Nov 09 2010
by Bill Frist, M.D.
Even some physicians I know are amazed when they hear that the leading killer of children under age 5 in the developing world is pneumonia. Not malaria. Not AIDS. A highly preventable and treatable illness is claiming 1.5 million young lives every year.
Vaccines exist which can prevent the leading causes of pneumonia and cost-effective antibiotics can treat most cases. If developing countries had these vaccines and medicines, more than a million children could be saved each year.
That's why Save the Children and more than 100 health and humanitarian organizations have joined forces to promote World Pneumonia Day this November 12th. We know if Americans understand that children are dying needlessly, they will take action to help.

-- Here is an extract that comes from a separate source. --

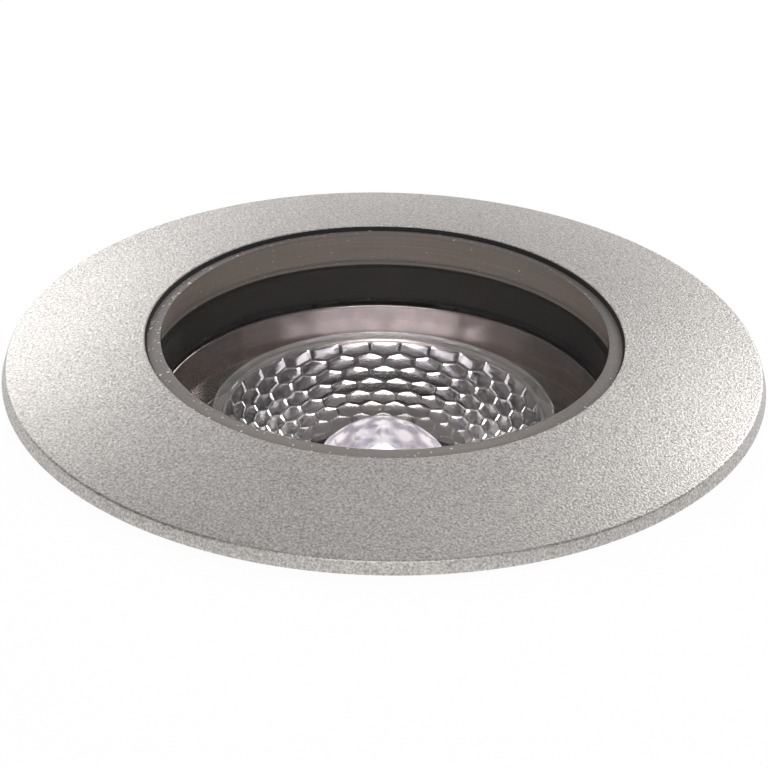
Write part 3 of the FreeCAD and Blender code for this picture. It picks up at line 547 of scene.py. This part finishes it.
TABLE_OUTLINE = [
    # upright lip and the foot that turns in the canister's seat
    (26.6, -12.15, 0.28), (27.2, -12.15, 0.28), (27.2, -12.9, 0), (31.2, -12.9, 0.1),
    (31.2, -14.3, 0.1), (28.8, -14.3, 0.1),
    # floor round the lamp
    (28.8, -18.4, 0.1), (23.2, -18.4, 0.1), (23.2, -16.9, 0.1), (26.6, -16.9, 0.3),
]
TABLE_PARTS = 320
EAR_IN, EAR_OUT = 24.2, 26.8
EAR_R = 4.5
EAR_TOP = -18.4
EAR_STEPS = 24
PIVOT_Z = -22.0
PIVOT_R = 1.5


def ear(mesh, hand):
    """Plate with a round end under the ring, drilled for the pivot pin."""
    around_hole = []
    outer = []
    for k in range(EAR_STEPS):
        a = 2 * math.pi * k / EAR_STEPS
        across, up = math.cos(a), math.sin(a)
        around_hole.append((PIVOT_R * across, PIVOT_Z + PIVOT_R * up))
        if up < 1e-6:
            outer.append((EAR_R * across, PIVOT_Z + EAR_R * up))
        else:
            reach = min(1 / max(abs(across), 1e-6), (EAR_TOP - PIVOT_Z) / EAR_R / up)
            outer.append((EAR_R * across * reach, PIVOT_Z + EAR_R * up * reach))
    loops = []
    for x, points in (
        (EAR_IN, around_hole), (EAR_IN, outer), (EAR_OUT, outer), (EAR_OUT, around_hole),
    ):
        loops.append([mesh.verts.new((hand * x * MM, y * MM, z * MM)) for y, z in points])
    for i in range(4):
        a, b = loops[i], loops[(i + 1) % 4]
        for k in range(EAR_STEPS):
            m = (k + 1) % EAR_STEPS
            mesh.faces.new((a[k], a[m], b[m], b[k]))


table = bmesh.new()
turned_skin(table, arc_corners(TABLE_OUTLINE, 0.1), TABLE_PARTS)
ear(table, 1)
ear(table, -1)
piece_from(
    "turned_table", table, "turntable_body", "turntable",
    [satin_aluminium()],
)


# ---- Lens ----
# Clear moulded acrylic: a flange, a bowl whose flank is a honeycomb of small
# raised facets, and a hollow with a domed roof over the light source.
LENS_R = 20.4
LENS_TOP = -12.25
FACE_Z = -12.6
FLANGE_IN = 18.6
FLANK_TOP = -13.95
LENS_FOOT = -35.35
FLANK_R = 19.2
FOOT_R = 9.9
FLANK_BOW = 0.55
CELLS = 32
CELL_ROWS = 9
CELL_RISE = 0.1
CELL_GROOVE = 0.05
CELL_LEVELS = (1.0, 0.92, 0.7, 0.45, 0.2)
SLANTS_IN_ROW = 6
EDGE_STEPS = 4
POCKET_R = 8.2
DOME_R = 7.2
DOME_FOOT = -24.3
DOME_TOP = -14.6
DOME_LEVELS = 40
DOME_CELL = 2.6
DOME_RISE = 0.3
HEX_WAYS = ((1.0, 0.0), (0.5, 0.866), (-0.5, 0.866))
CLEAR, ETCHED, FACETED, FLANGE = range(4)


def flank_radius(t):
    """Radius of the bowl at the share t of its height, from the top down."""
    return FOOT_R + (FLANK_R - FOOT_R) * max(1 - t, 0.0) ** FLANK_BOW


def row_borders(steps=600):
    """Shares of the height at which rows meet, so that cells are as high as wide."""
    reach = [0.0]
    for i in range(steps):
        a = flank_radius(i / steps)
        b = flank_radius((i + 1) / steps)
        slant = math.hypot(a - b, (FLANK_TOP - LENS_FOOT) / steps)
        reach.append(reach[-1] + slant / ((a + b) / 2))
    borders = []
    k = 0
    for row in range(CELL_ROWS + 1):
        while reach[k] < reach[-1] * row / CELL_ROWS - 1e-9:
            k += 1
        borders.append(k / steps)
    return borders


def lens_mesh():
    """Honeycomb flank first, then flange, face and pocket, and the domed roof last."""
    mesh = bmesh.new()
    kept = {}

    def corner(x, y, z):
        key = (round(x, 4), round(y, 4), round(z, 4))
        if key not in kept:
            kept[key] = mesh.verts.new((x * MM, y * MM, z * MM))
        return kept[key]

    def on_flank(i, t, lift=0.0):
        a = math.pi / CELLS * i
        r = flank_radius(t) + lift
        return corner(r * math.cos(a), r * math.sin(a), FLANK_TOP + (LENS_FOOT - FLANK_TOP) * t)

    borders = row_borders()
    zigzag = []
    for row, t in enumerate(borders):
        shift = 0.0
        if 0 < row < CELL_ROWS:
            shift = min(t - borders[row - 1], borders[row + 1] - t) / SLANTS_IN_ROW
        zigzag.append((t, shift))

    def ring_t(row, i):
        t, shift = zigzag[row]
        return t + (shift if (i + row) % 2 else -shift)

    for row in range(CELL_ROWS):
        middle = (borders[row] + borders[row + 1]) / 2
        for j in range(CELLS):
            i = 2 * j + row % 2
            # each cell: six corners, its edges divided, then smaller loops up to the middle
            hexagon = [(i + d, ring_t(row + 1, i + d)) for d in (-1, 0, 1)]
            hexagon += [(i + d, ring_t(row, i + d)) for d in (1, 0, -1)]
            outer = []
            for n in range(6):
                a, b = hexagon[n], hexagon[(n + 1) % 6]
                for k in range(EDGE_STEPS):
                    f = k / EDGE_STEPS
                    outer.append((a[0] + (b[0] - a[0]) * f, a[1] + (b[1] - a[1]) * f))
            loops = []
            for level, s in enumerate(CELL_LEVELS):
                rise = CELL_RISE * (1 - s * s) + (CELL_GROOVE if level else 0.0)
                loops.append([
                    on_flank(i + (u - i) * s, middle + (t - middle) * s, rise) for u, t in outer
                ])
            centre = on_flank(i, middle, CELL_RISE + CELL_GROOVE)
            count = len(outer)
            for low, high in zip(loops, loops[1:]):
                for k in range(count):
                    m = (k + 1) % count
                    mesh.faces.new((low[k], low[m], high[m], high[k]))
            for k in range(count):
                mesh.faces.new((loops[-1][k], loops[-1][(k + 1) % count], centre))

    facets = len(mesh.faces)
    steps = 2 * CELLS * EDGE_STEPS

    def round_points(r):
        for k in range(steps):
            a = 2 * math.pi * k / steps
            yield r * math.cos(a), r * math.sin(a)

    def ring(r, z):
        return [corner(x, y, z) for x, y in round_points(r)]

    def skin(rings, tip=None):
        for low, high in zip(rings, rings[1:]):
            for k in range(steps):
                m = (k + 1) % steps
                mesh.faces.new((low[k], low[m], high[m], high[k]))
        if tip:
            for k in range(steps):
                mesh.faces.new((rings[-1][k], rings[-1][(k + 1) % steps], tip))

    upper = [
        # flank's top, flange with rounded edge, step down to the flat face
        (FLANK_R, FLANK_TOP), (20.3, FLANK_TOP), (LENS_R, -13.85), (LENS_R, -12.5),
        (20.33, -12.33), (20.2, -12.26), (20.0, LENS_TOP), (18.95, LENS_TOP),
        (18.8, -12.4), (18.65, FACE_Z), (18.5, FACE_Z), (18.3, FACE_Z),
    ]
    skin([ring(r, z) for r, z in upper], corner(0, 0, FACE_Z))
    skin([ring(FOOT_R, LENS_FOOT), ring(POCKET_R, LENS_FOOT), ring(DOME_R, DOME_FOOT)])
    plain = len(mesh.faces)

    def on_dome(x, y):
        reach = min(math.sqrt(x * x + y * y) / DOME_R, 1.0)
        nearest = max(math.cos(2 * math.pi * (x * u + y * v) / DOME_CELL) for u, v in HEX_WAYS)
        rise = DOME_RISE * (nearest - 1.0) * (1 - reach ** 6)
        return corner(x, y, DOME_TOP - (DOME_TOP - DOME_FOOT) * reach ** 2 + rise)

    rings = [ring(DOME_R, DOME_FOOT)]
    for level in range(1, DOME_LEVELS):
        r = DOME_R * (1 - level / DOME_LEVELS)
        rings.append([on_dome(x, y) for x, y in round_points(r)])
    skin(rings, on_dome(0, 0))
    mesh.faces.ensure_lookup_table()
    for face in mesh.faces[:facets]:
        face.material_index = FACETED
    for face in mesh.faces[facets:plain]:
        middle = face.calc_center_median()
        if middle.z > FLANK_TOP * MM - 1e-6 and middle.xy.length > FLANGE_IN * MM:
            face.material_index = FLANGE
    for face in mesh.faces[plain:]:
        face.material_index = ETCHED
    return mesh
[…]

This is a problem with a proven solution. And few causes can offer a better return on investment. A course of antibiotics can treat most cases for less than $1. Other low-cost prevention measures include exclusive breastfeeding for six months, ensuring good nutrition, reducing air pollution, washing hands and preventing mother-to-child transmission of HIV. No other interventions currently available have the potential to save children's lives at this scale.
So why are we still losing this battle? Many children who contract pneumonia simply do not get the care they need. Though it is common, it is rarely diagnosed, as few caregivers can recognize the symptoms and begin treatment in time.
The current critical shortage of 4.3 million health care workers is another reason more children do not receive prompt diagnosis and care. Community health care workers can fill this gap, learning in just a few months of training how to use a simple timer to measure breaths and providing lifesaving care to children in the hardest-to-reach places, where most deaths occur.
We need more pneumonia fighters on the front lines. Join the World Pneumonia Day movement and see how breathtakingly easy it can be to save a child's life.
Former Republican Senate majority leader Bill Frist, a physician, is chairman of Save the Children's Newborn and Child Survival campaign.